In case you don’t know, the play is about a soiree held at the house of Laurence and Beverly. They have invited their neighbour Sue, who has, with some reluctance, chosen to make herself scarce while her teenage daughter Abigail holds a party, and newcomers to the street, Tony and Angela.

So far so ordinary – but the couples and Sue have never met before their get together so from the start there is a tension, constant and building in waves throughout the play.

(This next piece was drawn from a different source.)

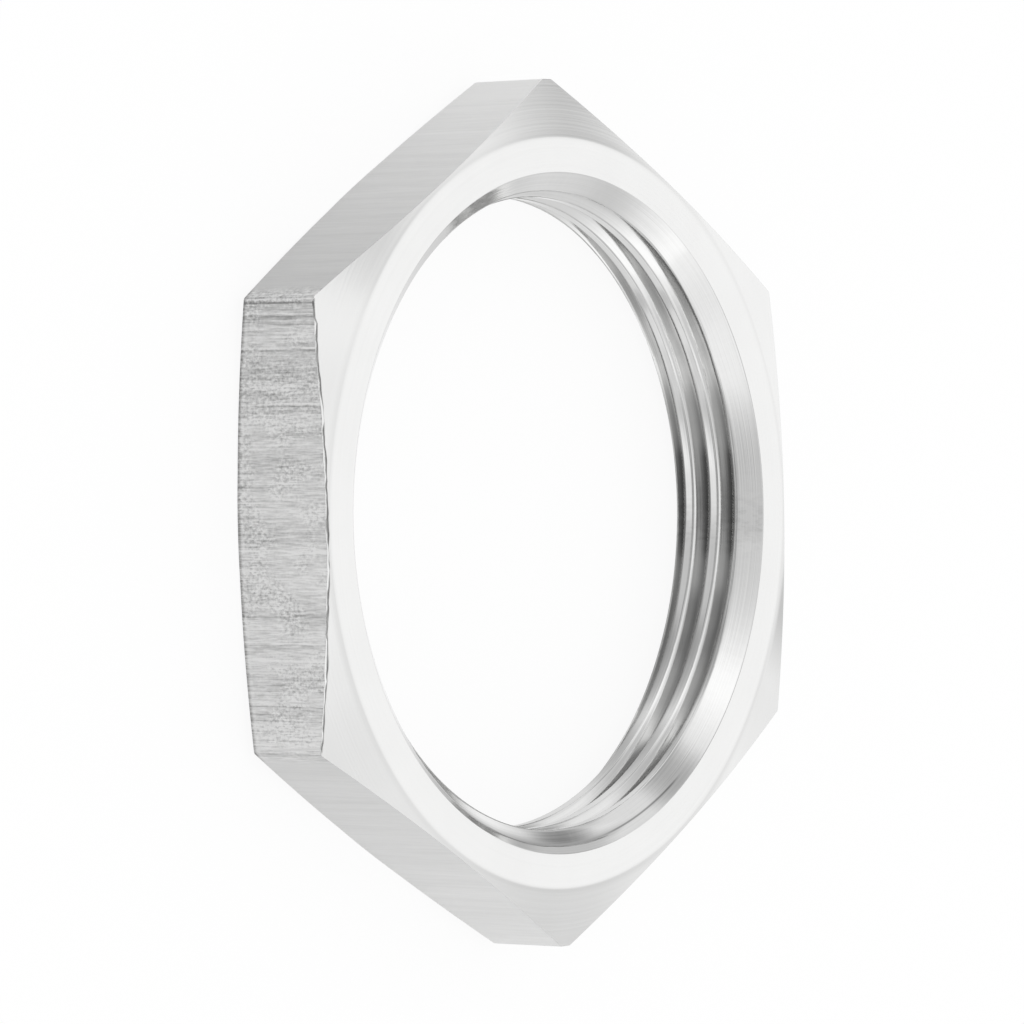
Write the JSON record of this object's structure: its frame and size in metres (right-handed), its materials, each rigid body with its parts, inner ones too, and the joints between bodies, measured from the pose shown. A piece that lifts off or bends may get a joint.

Sue Arthurs played the controlling Beverly with the wheedling whine and queenly manner required. Central to everything that happens in the show – treating the other characters as her puppets –  Sue carried this part off with aplomb. Scott Saffrey played Laurence – a role he was still growing into when I saw the play on its first night, though I have no doubt his confidence grew over the run. I felt totally at ease with Lisa Saffrey’s portrayal of Angela, an unfulfilled and rather disappointed young woman increasingly drawn in by Beverly’s opinions and prejudices, becoming her partner in this dance macabre of a play. Tony was played well by Peter Milne, his monosyllabic responses giving more than a hint why his wife finds him such a disappointment. Susan would probably rather have stopped at home – for quite a few reasons – and Amanda Howson expressed her feelings (somewhere between detachment and distaste) with great empathy and finesse.

The set was an excellent evocation of the 70s – the G-Plan wall units (made by the company I think) were just what was needed. Well done too to the techies for their management of the music, especially the sounds from ‘next door’, giving us (and Susan) a worrying hint of what might have been going on.

Congratulations to Jim Howson and his team for such a good production of Abigail’s Party.